Cet effort repose sur une meilleure articulation entre la sécurité intérieure et extérieure, sur un renforcement de la surveillance du littoral, grâce, notamment, à la mise en service de la chaîne des sémaphores, ou bien encore sur un renforcement de la protection aérienne. Il convient de souligner que l'armée de l'air a considérablement amélioré son dispositif d'interception aérienne.
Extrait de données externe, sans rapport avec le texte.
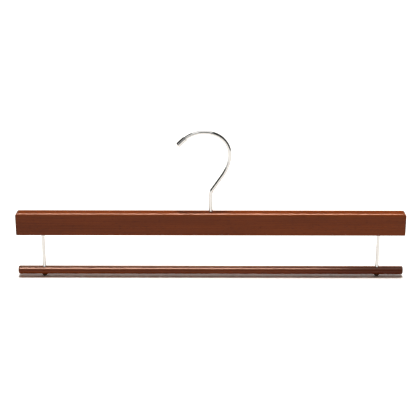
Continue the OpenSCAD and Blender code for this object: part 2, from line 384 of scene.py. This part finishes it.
def zinc_plate(metal):
    """Zinc-plated steel, tumbled in a barrel: a soft grey sheen with mottled patches."""
    return plated_metal("zinc_plate", metal.zinc, metal.zinc_rough,
                        spread=0.1, mottle_mm=1.2, relief_mm=0.004)


# Wire of the hook

def stem_place():
    """Axis of the stem and height of the top bar's top face, from the frame."""
    low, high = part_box("hook_washer")
    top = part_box("top_bar")[1].z
    return Vector(((low.x + high.x) / 2, 0.0, top))


def wire_path(wire):
    """Centreline of the wire from the washer to the end inside the cap."""
    start = stem_place()
    washer_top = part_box("hook_washer")[1].z
    heading = math.pi / 2
    points = [Vector((start.x, 0.0, washer_top)), Vector((start.x, 0.0, start.z + wire.stem_rise))]

    def bend(radius, angle, side):
        """Adds an arc; side is 1 for a turn to the left and -1 for one to the right."""
        nonlocal heading
        steps = math.ceil(angle / wire.step)
        centre = points[-1] + side * radius * Vector((-math.sin(heading), 0.0, math.cos(heading)))
        for _ in range(steps):
            heading += side * angle / steps
            points.append(centre + side * radius * Vector((math.sin(heading), 0.0, -math.cos(heading))))

    def run(distance):
        points.append(points[-1] + distance * Vector((math.cos(heading), 0.0, math.sin(heading))))

    bend(wire.lean_r, wire.lean_angle, -1)
    run(wire.lean_l)
    bend(wire.neck_r, wire.neck_angle, 1)
    bend(wire.shoulder_r, wire.shoulder_angle, 1)
    bend(wire.crown_r, wire.crown_angle, 1)
    bend(wire.nib_r, wire.nib_angle, 1)
    run(wire.tip_l)
    return points


def round_wire_tree():
    """Geometry Nodes tree that sweeps a round section along a curve."""
    tree = bpy.data.node_groups.new("Round wire", "GeometryNodeTree")
    for name, kind in (("Geometry", "Geometry"), ("Radius", "Float"), ("Sides", "Int"),
                       ("Material", "Material")):
        tree.interface.new_socket(name, in_out="INPUT", socket_type="NodeSocket" + kind)
    tree.interface.new_socket("Geometry", in_out="OUTPUT", socket_type="NodeSocketGeometry")
    given = add_node(tree, "NodeGroupInput").outputs
    section = add_node(tree, "GeometryNodeCurvePrimitiveCircle", {
        "Resolution": given["Sides"], "Radius": given["Radius"]})
    swept = add_node(tree, "GeometryNodeCurveToMesh", {
        "Curve": given["Geometry"], "Profile Curve": section, "Fill Caps": True})
    smooth = add_node(tree, "GeometryNodeSetShadeSmooth", {"Geometry": swept})
    real = add_node(tree, "GeometryNodeRealizeInstances", {"Geometry": smooth})
    finish = add_node(tree, "GeometryNodeSetMaterial", {"Geometry": real, "Material": given["Material"]})
    add_node(tree, "NodeGroupOutput", {"Geometry": finish})
    return tree


def curve_object(name, points):
    """Open curve through the points, for a tree to work on."""
    data = bpy.data.curves.new(name, "CURVE")
    data.dimensions = "3D"
    spline = data.splines.new("POLY")
    spline.points.add(len(points) - 1)
    for place, point in zip(spline.points, points):
        place.co = (*point, 1.0)
    return add_object(name, data)


def grown(name, base, tree, **inputs):
    """Plain mesh piece from a tree on a base object, which is then removed."""
    modifier = base.modifiers.new("Tree", "NODES")
    modifier.node_group = tree
    sockets = {item.name: item.identifier for item in tree.interface.items_tree
               if item.in_out == "INPUT" and item.name != "Geometry"}
    for key, value in inputs.items():
        modifier[sockets[key]] = value
    bpy.context.view_layer.update()
    shown = base.evaluated_get(bpy.context.evaluated_depsgraph_get())
    mesh = bpy.data.meshes.new_from_object(shown)
    bpy.data.objects.remove(base)
    return add_object(name, mesh)


def threaded_end(thread, wire, top, bottom):
    """Screw thread of the stem, from its run-out down to its chamfered end."""
    axis = stem_place()
    height = top - bottom
    rows = math.ceil(height / thread.pitch * thread.rows_per_turn)
    vertices = []
    for row in range(rows + 1):
        z = bottom + height * row / rows
        for side in range(thread.sides):
            phase = (z / thread.pitch - side / thread.sides) % 1.0
            groove = thread.depth * (1 - abs(2 * phase - 1))
            end_limit = wire.wire_d / 2 - thread.chamfer + (z - bottom)
            radius = min(wire.wire_d / 2 - groove, end_limit)
            angle = 2 * math.pi * side / thread.sides
            vertices.append((axis.x + radius * math.cos(angle), radius * math.sin(angle), z))
    faces = []
    for row in range(rows):
        for side in range(thread.sides):
            here = row * thread.sides
            following = (side + 1) % thread.sides
            faces.append((here + side, here + following,
                          here + thread.sides + following, here + thread.sides + side))
    faces.append(tuple(reversed(range(thread.sides))))
    faces.append(tuple(range(rows * thread.sides, (rows + 1) * thread.sides)))
    return mesh_piece("hook_thread", vertices, faces)


# Operators

class HANGER_OT_wooden_bars(bpy.types.Operator):
    """Lacquer the top bar and the lower bar"""
    bl_idname = "hanger.wooden_bars"
    bl_label = "Wooden bars"

    def execute(self, context):
        wood = context.scene.hanger.wood
        plank = stained_hardwood("stained_hardwood_plank", wood, heart_mm=(0, 22, -150),
                                 tilt=(0.004, 0.003), depth_along=((-0.2, 0.08), (0.2, -0.12)))
        turned = stained_hardwood("stained_hardwood_turned", wood, heart_mm=(40, 9, -131),
                                  tilt=(-0.006, 0.005), depth_along=((0.06, 0.15), (0.17, 0.8)))
        dress(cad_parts["top_bar"], plank)
        dress(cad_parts["lower_bar"], turned)
        return {"FINISHED"}


class HANGER_OT_hook_wire(bpy.types.Operator):
    """Bend the hook's wire and cut the thread on its stem"""
    bl_idname = "hanger.hook_wire"
    bl_label = "Hook wire"

    def execute(self, context):
        settings = context.scene.hanger
        wire = settings.wire
        chrome = bright_chrome(settings.metal)
        path = wire_path(wire)
        hook = grown("hook_wire", curve_object("hook_path", path), round_wire_tree(),
                     Radius=wire.wire_d / 2, Sides=wire.sides, Material=chrome)
        stem_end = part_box("hook")[0].z
        thread = threaded_end(settings.thread, wire, path[0].z, stem_end)
        thread.data.materials.append(chrome)
        for piece in (hook, thread):
            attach(piece, SWIVEL)
            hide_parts("hook")
        dress(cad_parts["hook_tip"], chrome)
        return {"FINISHED"}


class HANGER_OT_rods(bpy.types.Operator):
    """Plate the two headed rods"""
    bl_idname = "hanger.rods"
    bl_label = "Rods"

    def execute(self, context):
        metal = context.scene.hanger.metal
        low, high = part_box("lower_bar")
        middle = (low.z + high.z) / 2
        # Below the lower bar's middle the rods, heads and all, take a dark colour: painted shade for
        # their shadowed, dark reflections under the bar
        chrome = bright_chrome(metal, shaded_foot=(middle, metal.head))
        for name in ("left_rod", "right_rod"):
            dress(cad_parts[name], chrome)
        return {"FINISHED"}


class HANGER_OT_swivel_hardware(bpy.types.Operator):
    """Plate the washer and the nut under the top bar"""
    bl_idname = "hanger.swivel_hardware"
    bl_label = "Washer and nut"

    def execute(self, context):
        zinc = zinc_plate(context.scene.hanger.metal)
        for name in ("hook_washer", "hook_nut"):
            dress(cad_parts[name], zinc)
        return {"FINISHED"}


class HANGER_OT_stage(bpy.types.Operator):
    """Set the table, the lights and the camera"""
    bl_idname = "hanger.stage"
    bl_label = "Stage"

    def execute(self, context):
        stage = context.scene.hanger.stage
        context.scene.view_settings.view_transform = "Standard"
        white_table(stage)
        studio_lights(stage)
        surroundings(context.scene, stage)
        place_camera(context.scene, stage)
        return {"FINISHED"}


# Stage

# Reach of the table to the sides and in depth, in metres
TABLE_X = (-0.6, 1.2)
TABLE_Y = (-0.7, 3.0)

# Parts of the sphere of directions that the dark cards leave white, as ranges of x, y and z. No
# direction reaches -2 or 2, so these leave a side open.
WHITE_PARTS = {
    "overhead": ((-0.45, 0.3), (-2, 2), (0.62, 2)),
    "left_of_camera": ((-0.6, -0.12), (-2, -0.3), (0.22, 0.7)),
    "right_behind": ((0.35, 2), (0.2, 2), (-2, 0.5)),
    "left_behind": ((-2, -0.3), (0.4, 2), (-2, 0.3)),
    "left": ((-2, -0.5), (-0.6, 0.6), (-2, 0.1)),
}


def white_paint(stage):
    """Matt white paint that is brighter to the camera, as on an overexposed photograph."""
    material, tree, shader = new_material("white_paint")
    tree.nodes.remove(shader)
    path = add_node(tree, "ShaderNodeLightPath").outputs
    shade = stage.table_white
    for ray, gain in (("Is Glossy Ray", stage.table_mirrored), ("Is Camera Ray", stage.table_seen)):
        shade = add_node(tree, "ShaderNodeMapRange", {
            "Value": path[ray], "To Min": shade, "To Max": stage.table_white * gain})
    # From below the table isn't there, so that the underside of the bars can be seen
    surface = add_node(tree, "ShaderNodeMixShader", {
        0: add_node(tree, "ShaderNodeNewGeometry").outputs["Backfacing"],
        1: add_node(tree, "ShaderNodeBsdfDiffuse", {"Color": shade}),
        2: add_node(tree, "ShaderNodeBsdfTransparent")})
    give(tree, tree.nodes["Material Output"], {"Surface": surface})
    return material


def white_table(stage):
    """Flat white table that the hanger stands on."""
    (left, right), (front, back) = TABLE_X, TABLE_Y
    z = CAD_BOX[0].z
    corners = [(left, front, z), (right, front, z), (right, back, z), (left, back, z)]
    table = mesh_piece("table", corners, [(0, 1, 2, 3)])
    table.data.materials.append(white_paint(stage))


def sun(name, irradiance, angle, towards, tint=None):
    """Distant lamp of an angular width, which shines along a direction."""
    data = bpy.data.lights.new(name, "SUN")
    data.energy = irradiance
    data.angle = angle
    if tint:
        data.color = linear(tint)[:3]
    lamp = add_object(name, data)
    lamp.rotation_euler = Vector(towards).to_track_quat("-Z", "Y").to_euler()
    return lamp


def glint(name, bar, stage, irradiance, height, side=0.0):
    """Lamp that only the gloss of one bar sees, so that a highlight runs along that bar."""
    towards = (math.sin(side), math.cos(height), -math.sin(height))
    lamp = sun(name, irradiance, stage.edge_angle, towards, stage.edge_colour)
    lamp.visible_diffuse = False
    seen_by = bpy.data.collections.new(name)
    seen_by.objects.link(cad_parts[bar])
    lamp.light_linking.receiver_collection = seen_by


def studio_lights(stage):
    """A lamp overhead, a low one behind, and three for the highlights along the lacquered bars."""
    tilt = stage.overhead_tilt
    downwards = (0, math.sin(tilt), -math.cos(tilt))
    overhead = sun("overhead_light", stage.overhead, stage.overhead_angle, downwards,
                   stage.overhead_colour)
    low = sun("back_fill", stage.fill, stage.fill_angle, stage.fill_towards)
    overhead.visible_glossy = False
    low.visible_glossy = False
    glint("top_bar_light", "top_bar", stage, stage.top_edge, stage.top_edge_height)
    glint("lower_front_light", "lower_bar", stage, stage.front_edge, stage.front_edge_height,
          stage.front_edge_turn)
    glint("lower_back_light", "lower_bar", stage, stage.back_edge, stage.back_edge_height)


def mirrored_level(tree, card):
    """1 where gloss and chrome see white, and the cards' level elsewhere, with soft edges."""
    soft = 0.02
    direction = add_node(tree, "ShaderNodeSeparateXYZ", {
        0: add_node(tree, "ShaderNodeTexCoord").outputs["Generated"]}).outputs
    brightness = card
    for ranges in WHITE_PARTS.values():
        inside = 1.0
        for axis, (low, high) in zip("XYZ", ranges):
            for start, end in ((low - soft, low + soft), (high + soft, high - soft)):
                edge = add_node(tree, "ShaderNodeMapRange", {
                    "Value": direction[axis], "From Min": start, "From Max": end})
                inside = add_node(tree, "ShaderNodeMath", {0: inside, 1: edge}, operation="MULTIPLY")
        brightness = add_node(tree, "ShaderNodeMath", {0: brightness, 1: inside}, operation="MAXIMUM")
    return brightness


def surroundings(scene, stage):
    """White all round to the camera, and to gloss and chrome the same white with dark cards in it."""
    world = bpy.data.worlds.new("surroundings")
    scene.world = world
    world.use_nodes = True
    tree = world.node_tree
    tree.nodes.clear()
    ray = add_node(tree, "ShaderNodeLightPath").outputs
    # Light that has left a matt surface sees only the even light, so chrome throws no bright specks
    first = add_node(tree, "ShaderNodeMath", {0: ray["Diffuse Depth"], 1: 0.5}, operation="LESS_THAN")
    mirrored = add_node(tree, "ShaderNodeMath", {0: ray["Is Glossy Ray"], 1: first}, operation="MULTIPLY")
    seen = add_node(tree, "ShaderNodeMath", {0: ray["Is Camera Ray"], 1: ray["Is Transmission Ray"]},
                    operation="MAXIMUM")
    strength = add_node(tree, "ShaderNodeMath", {0: seen, 1: mirrored_level(tree, stage.card)},
                        operation="MAXIMUM")
    share = add_node(tree, "ShaderNodeMath", {0: seen, 1: mirrored}, operation="MAXIMUM")
    white = add_node(tree, "ShaderNodeBackground", {"Color": (1, 1, 1, 1), "Strength": strength})
    even = add_node(tree, "ShaderNodeBackground", {
        "Color": linear(stage.even_colour), "Strength": stage.even})
    result = add_node(tree, "ShaderNodeMixShader", {0: share, 1: even, 2: white})
    add_node(tree, "ShaderNodeOutputWorld", {"Surface": result})


def place_camera(scene, stage):
    """Camera at the photograph's place, with its slight roll."""
    data = bpy.data.cameras.new("camera")
    data.sensor_width = SENSOR_MM
    data.lens = stage.focal_px * SENSOR_MM / IMAGE_PX
    data.clip_end = FAR_CLIP
    back = Vector((0.0, -math.cos(stage.elevation), math.sin(stage.elevation)))
    camera = add_object("camera", data)
    aim = (-back).to_track_quat("-Z", "Y").to_matrix().to_4x4()
    spot = Matrix.Translation(Vector(stage.target) + stage.distance * back)
    camera.matrix_world = spot @ aim @ Matrix.Rotation(stage.roll, 4, "Z")
    scene.camera = camera


class HANGER_PT_panel(bpy.types.Panel):
    """Buttons that make the hanger's pieces and its stage"""
    bl_idname = "HANGER_PT_panel"
    bl_label = "Trouser hanger"
    bl_space_type = "VIEW_3D"
    bl_region_type = "UI"
    bl_category = "Hanger"

    def draw(self, context):
        for operator in OPERATORS:
            self.layout.operator(operator.bl_idname)


GROUPS = (HangerWire, HangerThread, HangerWood, HangerMetal, HangerStage, HangerSettings)
OPERATORS = (HANGER_OT_wooden_bars, HANGER_OT_hook_wire, HANGER_OT_rods, HANGER_OT_swivel_hardware,
             HANGER_OT_stage)


def register():
    for cls in GROUPS + OPERATORS + (HANGER_PT_panel,):
        bpy.utils.register_class(cls)
    bpy.types.Scene.hanger = PointerProperty(type=HangerSettings)


def unregister():
    del bpy.types.Scene.hanger
    for cls in reversed(GROUPS + OPERATORS + (HANGER_PT_panel,)):
        bpy.utils.unregister_class(cls)


def main():
    register()
    bpy.ops.hanger.wooden_bars()
    bpy.ops.hanger.hook_wire()
    bpy.ops.hanger.rods()
    bpy.ops.hanger.swivel_hardware()
    bpy.ops.hanger.stage()


if __name__ == "__main__":
    main()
En outre, la fonction de renseignement sera renforcée. Dix drones multi-capteurs, multi-missions et deux stations les accompagnant seront utilisés par l'armée française en 2008, alors même qu'ils avaient été écartés par le projet du précédent gouvernement. Ce même projet avait fait l'impasse sur les opérations spéciales qui se verront dotées de 10 hélicoptères Cougar Mk2, tandis qu'un programme d'amélioration de leurs moyens de transmissions sera lancé. S'agissant des services de renseignement proprement dits, leurs dotations seront renforcées, comme en témoigne le budget pour 2003, qui a vu les crédits correspondant, hors rémunérations et charges sociales, progresser de plus de 5 %.
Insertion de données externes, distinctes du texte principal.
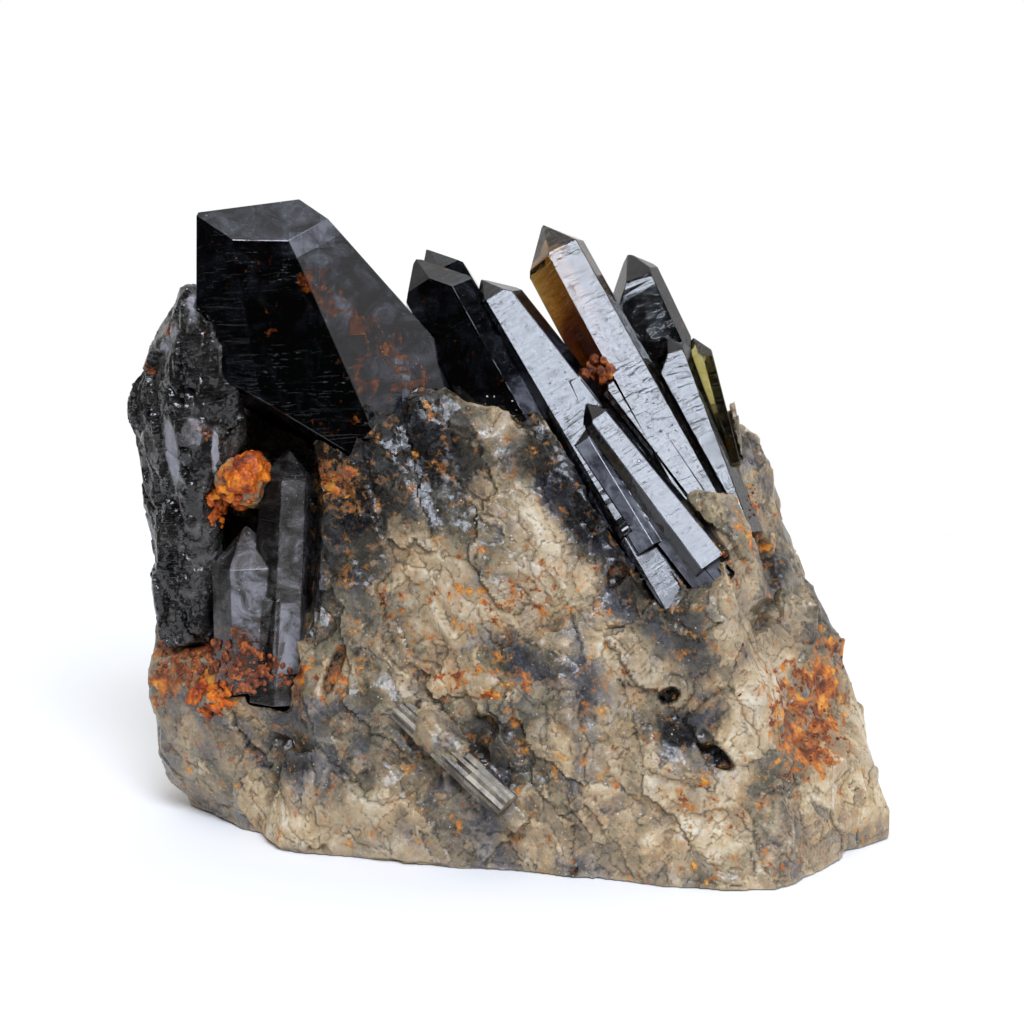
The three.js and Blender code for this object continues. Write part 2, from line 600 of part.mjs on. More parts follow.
// Each group of crystals that run into each other is one solid, and is cut clear of the group
// that it leans on. The matrix is cut clear of all of them.
const crystalGroups = [
  { name: 'large_crystal', planes: [largePlanes] },
  { name: 'dark_twin_crystals', planes: [darkFront, darkBack, darkStep] },
  {
    name: 'long_crystals',
    planes: [longCrystal, longPanel, longBlade, shadedBlade, lowBlade, stripedCrystal],
  },
  { name: 'tall_crystals', planes: [tallCrystal, tallStep, frontCrystal] },
  { name: 'pale_crystal', planes: [paleCrystal] },
  { name: 'rear_crystals', planes: [rearCrystal, shortCrystal] },
  { name: 'pocket_crystals', planes: [pocketTall, pocketRound, pocketEdge, pocketSmall] },
];

function grownGroup(planes, margin) {
  return join(planes.map((set) => solidWithin(set, margin)));
}

// Only the largest connected body of a solid: a cut can leave crumbs behind.
function largestBody(solid) {
  const mesh = solid.getMesh();
  const owner = Array.from({ length: mesh.vertProperties.length / mesh.numProp }, (_, index) => index);
  const rootOf = (index) => {
    let root = index;
    while (owner[root] !== root) {
      owner[root] = owner[owner[root]];
      root = owner[root];
    }
    return root;
  };
  for (let first = 0; first < mesh.triVerts.length; first += 3) {
    const root = rootOf(mesh.triVerts[first]);
    owner[rootOf(mesh.triVerts[first + 1])] = root;
    owner[rootOf(mesh.triVerts[first + 2])] = root;
  }
  const counts = new Map();
  for (const index of mesh.triVerts) {
    const root = rootOf(index);
    counts.set(root, (counts.get(root) ?? 0) + 1);
  }
  const [main] = [...counts.entries()].sort((one, other) => other[1] - one[1])[0];
  const kept = [];
  for (let first = 0; first < mesh.triVerts.length; first += 3) {
    if (rootOf(mesh.triVerts[first]) === main) {
      kept.push(mesh.triVerts[first], mesh.triVerts[first + 1], mesh.triVerts[first + 2]);
    }
  }
  const positions = [];
  for (let index = 0; index < mesh.vertProperties.length; index += mesh.numProp) {
    positions.push(...mesh.vertProperties.slice(index, index + 3));
  }
  const geometry = new THREE.BufferGeometry();
  geometry.setAttribute('position', new THREE.Float32BufferAttribute(positions, 3));
  geometry.setIndex(kept);
  return geometry;
}

const finishes = {
  smoky: { color: 0x3a3734, roughness: 0.15, metalness: 0 },
  pale: { color: 0x6a6238, roughness: 0.15, metalness: 0 },
  rock: { color: 0x93826c, roughness: 0.85, metalness: 0 },
};

function pieceFrom(name, solid, finish) {
  const mesh = new THREE.Mesh(largestBody(solid), new THREE.MeshStandardMaterial(finishes[finish]));
  mesh.name = name;
  return mesh;
}

function buildCluster() {
  const cluster = new THREE.Group();
  cluster.position.copy(boxMiddle).negate();
  let matrix = matrixBody();
  const taken = [];
  crystalGroups.forEach(({ name, planes }) => {
    const socket = grownGroup(planes, seamGap);
    matrix = matrix.subtract(socket);
    const clear = taken.reduce((solid, other) => solid.subtract(other), grownGroup(planes, 0));
    taken.push(socket);
    cluster.add(pieceFrom(name, clear, name === 'pale_crystal' ? 'pale' : 'smoky'));
  });
  const etched = taken.reduce((solid, other) => solid.subtract(other), leftCrystal(0));
  cluster.add(pieceFrom('left_crystal', etched, 'smoky'));
  matrix = matrix.subtract(leftCrystal(2 * seamGap)).intersect(standing);
  cluster.add(pieceFrom('matrix', matrix, 'rock'));
  return cluster;
}

export default buildCluster();
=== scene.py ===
"""A smoky quartz cluster: dark glassy crystals on broken quartz stained with iron, on a pale floor."""
import math
import random

import bpy
import numpy as np
from mathutils import Matrix, Vector, noise
from mathutils.bvhtree import BVHTree


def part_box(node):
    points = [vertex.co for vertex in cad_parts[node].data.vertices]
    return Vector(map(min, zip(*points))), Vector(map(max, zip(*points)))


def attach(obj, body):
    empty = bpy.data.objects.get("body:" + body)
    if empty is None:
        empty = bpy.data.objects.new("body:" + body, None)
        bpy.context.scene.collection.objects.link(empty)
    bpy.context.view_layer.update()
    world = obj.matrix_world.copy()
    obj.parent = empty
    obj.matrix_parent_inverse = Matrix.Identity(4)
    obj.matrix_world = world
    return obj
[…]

Si le contexte stratégique évolue, le cadre international est lui aussi marqué par des mutations profondes. Lors de la présentation du rapport spécial relatif au budget de la défense, les retards et les « ratés » de la construction de l'Europe de la défense ont été soulignés et, singulièrement, ceux de l'Europe de l'armement. L'A400M est emblématique des difficultés de la coopération européenne.

La percée de l'avion américain Joint Strike Fighter chez nos partenaires européens, tels que l'Italie, les Pays-Bas et le Royaume-Uni est particulièrement inquiétante. En outre, le développement de cet appareil mobilise très largement leurs crédits de recherche, qui servent à financer la recherche américaine. Par ailleurs, la percée des entreprises américaines dans le capital des entreprises européennes risque, à terme, de nuire à l'autonomie stratégique de l'Europe.
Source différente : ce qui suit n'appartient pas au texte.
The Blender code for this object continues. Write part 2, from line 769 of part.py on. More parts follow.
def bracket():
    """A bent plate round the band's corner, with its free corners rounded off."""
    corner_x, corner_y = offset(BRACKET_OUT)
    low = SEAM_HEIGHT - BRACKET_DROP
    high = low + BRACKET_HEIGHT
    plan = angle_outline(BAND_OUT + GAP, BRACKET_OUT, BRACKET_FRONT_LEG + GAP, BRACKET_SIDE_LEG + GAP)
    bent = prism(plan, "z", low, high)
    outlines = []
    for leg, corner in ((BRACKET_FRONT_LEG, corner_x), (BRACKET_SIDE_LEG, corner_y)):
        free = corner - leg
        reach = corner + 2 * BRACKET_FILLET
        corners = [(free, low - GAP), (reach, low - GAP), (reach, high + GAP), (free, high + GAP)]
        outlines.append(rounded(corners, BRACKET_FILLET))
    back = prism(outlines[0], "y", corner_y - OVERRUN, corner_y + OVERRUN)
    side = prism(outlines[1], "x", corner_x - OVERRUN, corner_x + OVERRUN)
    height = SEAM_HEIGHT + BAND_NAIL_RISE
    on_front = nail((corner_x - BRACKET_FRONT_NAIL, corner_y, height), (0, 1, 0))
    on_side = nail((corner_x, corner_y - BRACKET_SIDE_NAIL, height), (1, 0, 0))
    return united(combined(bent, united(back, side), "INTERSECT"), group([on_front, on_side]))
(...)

Puisque la France entend renforcer l'Europe de la défense, afin de permettre à l'Union de gérer les crises de manière autonome, le projet de loi de programmation conforte l'autonomie stratégique de notre pays. Elle repose, avant tout, sur la dissuasion. Celle-ci s'appuie sur une composante aéroportée, qui sera renforcée par l'entrée en service des Rafale. Le missile air-sol moyenne portée amélioré montera en puissance à partir de 2007. Il sera adapté au Mirage 2000N ainsi qu'au Rafale. L'autre composante de la dissuasion repose sur les sous-marins nucléaires lanceurs d'engins de nouvelle génération (SNLE-NG). Après Le Triomphant en 1997 et Le Téméraire en 1999, le troisième SNLE-NG sera admis au service avant la fin de l'année 2004. Le quatrième, Le Terrible, dont la construction a débuté à Cherbourg, serait livré en 2010 et équipé du missile M51, qui complètera le M45. Ces délais illustrent la durée de conception et de vie, particulièrement longue, des systèmes d'armes.

L'autonomie stratégique suppose aussi de disposer d'une capacité autonome de commandement et de renseignement, comme l'ont montré la guerre du Golfe et les opérations menées en Afghanistan. S'agissant de l'observation stratégique de seconde génération, le satellite Helios II sera lancé en 2004 et un second satellite en 2008. Sur le théâtre des opérations, l'enjeu consistera désormais à raccourcir au maximum la boucle renseignement-commandement, afin d'optimiser la conduite des opérations. Les drones jouent, à ce titre, un rôle majeur. En outre, 23 nacelles de reconnaissance seront mises en service, permettant d'effectuer des missions de reconnaissance d'objectifs militaires avec transmission en temps réel des informations recueillies. L'ensemble de ces éléments fait de la France une référence en Europe et lui permet de se présenter comme une Nation-cadre incontournable dans les opérations multinationales qui seront conçues par l'Union européenne. Enfin, l'autonomie stratégique de notre pays suppose aussi de conforter notre capacité à mener une action strictement nationale, telle que celle conduite actuellement en Côte d'Ivoire.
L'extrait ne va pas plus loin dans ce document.